═══ INFORMATION PROVIDED
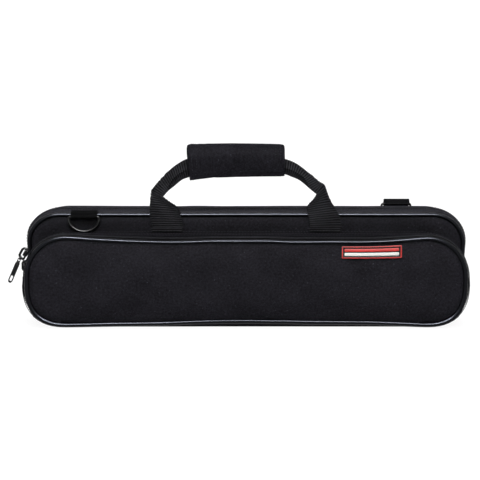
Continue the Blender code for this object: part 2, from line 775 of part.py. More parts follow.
def handle_grip():
    """The sewn sleeve round the middle of the handle, with a channel that the webbing runs through."""
    middle_y = HANDLE_PIVOT_Y + WEBBING / 2 - WEBBING * 0.3
    outside = []
    inside = []
    for row in GRIP_SHARES:
        x = row[0] * HANDLE_SPAN
        sleeve_bottom, sleeve_top, channel_bottom, channel_top = (
            HANDLE_PIVOT_Z + share * HANDLE_HEIGHT for share in row[1:]
        )
        outside.append(oval(x, middle_y, sleeve_bottom, sleeve_top, GRIP_THICKNESS))
        inside.append(oval(x, middle_y, channel_bottom, channel_top, GRIP_CHANNEL))
    made = sweep("handle_grip", outside + inside[::-1], True, WEB)
    set_origin(made, (0.0, HANDLE_PIVOT_Y, HANDLE_PIVOT_Z))


def d_ring(name, bar):
    """A wire D that hangs from its straight bar."""
    route = [
        (-RING_HALF_WIDTH, -RING_CORNER),
        (-RING_HALF_WIDTH + RING_CORNER * 0.3, -RING_CORNER * 0.3),
        (-RING_HALF_WIDTH + RING_CORNER, 0.0),
        (RING_HALF_WIDTH - RING_CORNER, 0.0),
        (RING_HALF_WIDTH - RING_CORNER * 0.3, -RING_CORNER * 0.3),
        (RING_HALF_WIDTH, -RING_CORNER),
    ]
    for step in range(1, RING_BOW_STEPS):
        turn = math.pi * step / RING_BOW_STEPS
        depth = RING_CORNER + (RING_DROP - RING_CORNER) * math.sin(turn)
        route.append((RING_HALF_WIDTH * math.cos(turn), -depth))
    points = [(bar[0] + x, bar[1], bar[2] + z) for x, z in route]
    made = tube_loop(name, points, (0, 1, 0), RING_WIRE_RADIUS, RING_SIDES, BLACK_METAL)
    set_origin(made, bar)


def ring_tab(name, bar, route):
    """A loop of webbing round the bar of a D-ring; the route is its middle line seen from the side."""
    half = RING_TAB_WIDTH / 2
    slab(
        name,
        strip_outline(route, RING_TAB_WEBBING),
        lambda a, b, c: (bar[0] + c, a, b),
        -half,
        half,
        WEB,
    )


def tab_loop(bar, start_deg, end_deg):
    """Middle line of the webbing where it turns round the bar."""
    radius = RING_WIRE_RADIUS + GAP + RING_TAB_WEBBING / 2
    turns = np.radians(np.linspace(start_deg, end_deg, TAB_LOOP_STEPS + 1))
    return [(bar[1] + radius * math.cos(turn), bar[2] + radius * math.sin(turn)) for turn in turns]


def ring_tabs():
    """The front tab comes over the lid's piping; the rear one stands up behind its own and falls back."""
    lift = GAP + RING_TAB_WEBBING / 2
    over_z = CASE_HEIGHT + lift
    front_y = LID_SEAM_Y - PIPING_RADIUS - lift
    front = [
        (LID_SEAM_Y + PIPING_RADIUS + TAB_SETBACK, over_z),
        (LID_SEAM_Y, over_z),
        (LID_SEAM_Y - PIPING_RADIUS * 0.8, over_z - PIPING_RADIUS * 0.35),
        (front_y, over_z - PIPING_RADIUS * 1.2),
    ]
    ring_tab("front_d_ring_tab", FRONT_RING_BAR, front + tab_loop(FRONT_RING_BAR, 138, 372))
    crest = REAR_RING_BAR[2] + REAR_TAB_RISE - RING_TAB_WEBBING / 2
    rear = [
        (REAR_SEAM_Y - PIPING_RADIUS - TAB_SETBACK, over_z),
        (REAR_SEAM_Y - PIPING_RADIUS * 1.3, over_z + REAR_TAB_RISE * 0.2),
        (REAR_SEAM_Y - PIPING_RADIUS * 0.5, over_z + REAR_TAB_RISE * 0.6),
        (REAR_SEAM_Y + PIPING_RADIUS * 0.7, crest - RING_TAB_WEBBING * 0.2),
        (REAR_SEAM_Y + PIPING_RADIUS * 2.1, crest - RING_TAB_WEBBING * 0.6),
    ]
    ring_tab("rear_d_ring_tab", REAR_RING_BAR, rear + tab_loop(REAR_RING_BAR, 48, -170))


class SliderPlace:
    """Where a slider sits: along is up the zip, out is away from the case, both seen from the front."""

    def __init__(self, x, y, z, out_deg):
        self.origin = np.array((x, y, z))
        out = math.radians(out_deg)
        self.out = np.array((math.cos(out), 0.0, math.sin(out)))
        self.along = np.array((math.sin(out), 0.0, -math.cos(out)))

    def point(self, along, out, across):
        place = self.origin + self.along * along + self.out * out
        return tuple(place + np.array((0.0, across, 0.0)))


def bridge_route():
    """Middle line of the slider's bridge: places along the zip, and heights over the tape."""
    foot = COIL_HEIGHT + GAP + SLIDER_PLATE
    top = BRIDGE_HEIGHT - BRIDGE_THICKNESS / 2
    return [(along * SLIDER_HALF_LENGTH, foot + rise * top) for along, rise in BRIDGE_OUTLINE_SHARES]


def pull_hinge(place):
    """The place on the bridge that a pull swings about: near the upper end of its lower leg."""
    foot, shoulder = np.array(bridge_route()[0]), np.array(bridge_route()[1])
    along, out = foot + (shoulder - foot) * 0.85
    return np.array(place.point(along, out, 0.0))


def slider(name, place, pivot):
    """A zip slider: its upper plate, wide at the leading end, and the bridge that holds its pull."""
    low = COIL_HEIGHT + GAP
    tail = SLIDER_HALF_WIDTH * SLIDER_TAIL_SHARE
    outline = [
        (-SLIDER_HALF_LENGTH, -tail),
        (-SLIDER_HALF_LENGTH, tail),
        (0.0, SLIDER_HALF_WIDTH * 0.9),
        (SLIDER_HALF_LENGTH * 0.7, SLIDER_HALF_WIDTH),
        (SLIDER_HALF_LENGTH, SLIDER_HALF_WIDTH * 0.7),
        (SLIDER_HALF_LENGTH, -SLIDER_HALF_WIDTH * 0.7),
        (SLIDER_HALF_LENGTH * 0.7, -SLIDER_HALF_WIDTH),
        (0.0, -SLIDER_HALF_WIDTH * 0.9),
    ]
    made = slab(
        name, outline, lambda a, b, c: place.point(a, c, b), low, low + SLIDER_PLATE, BLACK_METAL
    )
    bridge = slab(
        name + "_bridge",
        strip_outline(bridge_route(), BRIDGE_THICKNESS),
        lambda a, b, c: place.point(a, b, c),
        -BRIDGE_WIDTH / 2,
        BRIDGE_WIDTH / 2,
        None,
    )
    combine(made, bridge, "UNION")
    set_origin(made, pivot)


def pull(name, hinge, lean_deg):
    """The link and tab of a zip pull. It hangs from the hinge, leaning out by the angle."""
    lean = math.radians(lean_deg)
    down = np.array((-math.sin(lean), 0.0, -math.cos(lean)))
    side = np.array((math.cos(lean), 0.0, -math.sin(lean)))
    middle_radius = LINK_INNER_RADIUS + LINK_WIRE_RADIUS
    centre = hinge + down * LINK_DROP
    turns = [2 * math.pi * step / LINK_STEPS for step in range(LINK_STEPS)]
    across = np.array((0.0, 1.0, 0.0))
    route = [centre + middle_radius * (down * math.cos(turn) + across * math.sin(turn)) for turn in turns]
    link = tube_loop(name + "_link", route, side, LINK_WIRE_RADIUS, LINK_SIDES, BLACK_METAL)
    set_origin(link, tuple(hinge))

    def place(a, b, c):
        return tuple(hinge + down * a + side * b + across * c)

    hole = LINK_DROP + middle_radius + PULL_HOLE_SLACK
    top = hole - PULL_HOLE_RADIUS - PULL_TOP_MARGIN
    half = PULL_WIDTH / 2
    neck = half * PULL_NECK_SHARE
    outline = [
        (top, neck * 0.5),
        (top + neck * 0.5, neck),
        (hole + PULL_HOLE_RADIUS * 2, neck),
        (hole + PULL_HOLE_RADIUS * 4, half),
        (PULL_LENGTH - half, half),
        (PULL_LENGTH - half * 0.3, half * 0.7),
        (PULL_LENGTH, half * 0.25),
    ]
    outline += [(a, -b) for a, b in reversed(outline)]
    tab = slab(name + "_tab", outline, place, -PULL_THICKNESS / 2, PULL_THICKNESS / 2, BLACK_METAL)
    turns = [2 * math.pi * step / HOLE_SIDES for step in range(HOLE_SIDES)]
    round_hole = [(hole + PULL_HOLE_RADIUS * math.cos(t), PULL_HOLE_RADIUS * math.sin(t)) for t in turns]
    end = PULL_LENGTH - EYELET_MARGIN - EYELET_HALF_WIDTH
    start = end - (EYELET_LENGTH - 2 * EYELET_HALF_WIDTH)
    eyelet = [
        ((end if math.cos(t) >= 0 else start) + EYELET_HALF_WIDTH * math.cos(t), EYELET_HALF_WIDTH * math.sin(t))
        for t in (2 * math.pi * (step + 0.5) / HOLE_SIDES for step in range(HOLE_SIDES))
    ]
    for part, shape in (("_hole", round_hole), ("_eyelet", eyelet)):
        cutter = slab(name + part, shape, place, -PULL_THICKNESS, PULL_THICKNESS, None)
        combine(tab, cutter, "DIFFERENCE")
    set_origin(tab, tuple(hinge))


def zip_hardware():
    """A slider and pull on each zip."""
    main_x = -(CASE_HALF_LENGTH + main_bulge(PARTING_Y))
    main_place = SliderPlace(main_x, PARTING_Y, MAIN_SLIDER_Z, 180)
    slider("main_slider", main_place, (main_x, PARTING_Y, MAIN_SLIDER_Z))
    pull("main_pull", pull_hinge(main_place), 0)
    corner_x = -(POCKET_HALF_LENGTH + pocket_bulge(POCKET_ZIP_Y) - POCKET_CORNER_RADIUS)
    corner_z = POCKET_TOP - POCKET_CORNER_RADIUS
    turn = math.radians(POCKET_SLIDER_DEG)
    reach = POCKET_CORNER_RADIUS + POCKET_SLIDER_LIFT
    pocket_place = SliderPlace(
        corner_x + reach * math.cos(turn),
        POCKET_ZIP_Y,
        corner_z + reach * math.sin(turn),
        POCKET_SLIDER_DEG,
    )
    slider("pocket_slider", pocket_place, (corner_x, POCKET_ZIP_Y, corner_z))
    pull("pocket_pull", pull_hinge(pocket_place), PULL_REST_DEG)
    print("main pull hinge", pull_hinge(main_place))
    print("pocket slider pivot", corner_x, POCKET_ZIP_Y, corner_z)
    print("pocket pull hinge", pull_hinge(pocket_place))


clear_scene()
shell_half("rear", "rear_panel", REAR_SEAM_Y, 1)
shell_half("lid", "lid_front_panel", LID_SEAM_Y, -1)
flute_insert()
lid_pad()
pocket_sides()
pocket_front()
label_patch()
handle_tails()
handle_strap()
handle_grip()
ring_tabs()
d_ring("front_d_ring", FRONT_RING_BAR)
d_ring("rear_d_ring", REAR_RING_BAR)
zip_hardware()
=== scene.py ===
"""Soft flute case with an accessory pocket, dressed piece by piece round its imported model.

Lengths are metres in the model's own frame: X along the case, Y to the back and Z up.
"""

import math

import bpy
import numpy as np
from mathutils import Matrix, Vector, noise


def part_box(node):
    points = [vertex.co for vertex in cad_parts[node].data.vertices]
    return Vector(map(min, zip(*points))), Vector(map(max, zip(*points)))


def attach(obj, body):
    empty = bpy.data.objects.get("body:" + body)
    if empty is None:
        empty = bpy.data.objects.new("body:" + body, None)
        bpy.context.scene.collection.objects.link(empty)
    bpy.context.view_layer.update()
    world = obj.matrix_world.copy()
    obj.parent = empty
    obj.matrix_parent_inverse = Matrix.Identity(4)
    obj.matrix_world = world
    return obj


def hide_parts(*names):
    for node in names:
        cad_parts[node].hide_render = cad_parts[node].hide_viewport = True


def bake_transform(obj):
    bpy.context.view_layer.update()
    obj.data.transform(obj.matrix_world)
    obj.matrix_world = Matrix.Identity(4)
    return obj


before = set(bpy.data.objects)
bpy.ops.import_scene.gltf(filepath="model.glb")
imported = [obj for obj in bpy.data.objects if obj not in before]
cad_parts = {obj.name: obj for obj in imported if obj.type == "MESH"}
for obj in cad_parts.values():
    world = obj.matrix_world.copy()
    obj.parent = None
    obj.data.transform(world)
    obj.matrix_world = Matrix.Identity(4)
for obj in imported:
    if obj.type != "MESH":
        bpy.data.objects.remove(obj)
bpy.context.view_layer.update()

# Foam shells: two moulded trays of white closed-cell foam, one for the rear half and one for the
# lid. They give the soft case its form. The cloth is stretched over them and the plush is glued in.
FOAM_EDGE_ROUND = 0.0012
FOAM_BEAD = 0.0032
MERGE_WITHIN = 0.000005
FLAT_WITHIN_DEG = 1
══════
» WORK REQUIRED
Quote the data above from the line containing "clear_scene()" to the line containing "bpy.data.objects.remove(obj)", inclusive, and stop.

» OUTPUT BELOW
clear_scene()
shell_half("rear", "rear_panel", REAR_SEAM_Y, 1)
shell_half("lid", "lid_front_panel", LID_SEAM_Y, -1)
flute_insert()
lid_pad()
pocket_sides()
pocket_front()
label_patch()
handle_tails()
handle_strap()
handle_grip()
ring_tabs()
d_ring("front_d_ring", FRONT_RING_BAR)
d_ring("rear_d_ring", REAR_RING_BAR)
zip_hardware()
=== scene.py ===
"""Soft flute case with an accessory pocket, dressed piece by piece round its imported model.

Lengths are metres in the model's own frame: X along the case, Y to the back and Z up.
"""

import math

import bpy
import numpy as np
from mathutils import Matrix, Vector, noise


def part_box(node):
    points = [vertex.co for vertex in cad_parts[node].data.vertices]
    return Vector(map(min, zip(*points))), Vector(map(max, zip(*points)))


def attach(obj, body):
    empty = bpy.data.objects.get("body:" + body)
    if empty is None:
        empty = bpy.data.objects.new("body:" + body, None)
        bpy.context.scene.collection.objects.link(empty)
    bpy.context.view_layer.update()
    world = obj.matrix_world.copy()
    obj.parent = empty
    obj.matrix_parent_inverse = Matrix.Identity(4)
    obj.matrix_world = world
    return obj


def hide_parts(*names):
    for node in names:
        cad_parts[node].hide_render = cad_parts[node].hide_viewport = True


def bake_transform(obj):
    bpy.context.view_layer.update()
    obj.data.transform(obj.matrix_world)
    obj.matrix_world = Matrix.Identity(4)
    return obj


before = set(bpy.data.objects)
bpy.ops.import_scene.gltf(filepath="model.glb")
imported = [obj for obj in bpy.data.objects if obj not in before]
cad_parts = {obj.name: obj for obj in imported if obj.type == "MESH"}
for obj in cad_parts.values():
    world = obj.matrix_world.copy()
    obj.parent = None
    obj.data.transform(world)
    obj.matrix_world = Matrix.Identity(4)
for obj in imported:
    if obj.type != "MESH":
        bpy.data.objects.remove(obj)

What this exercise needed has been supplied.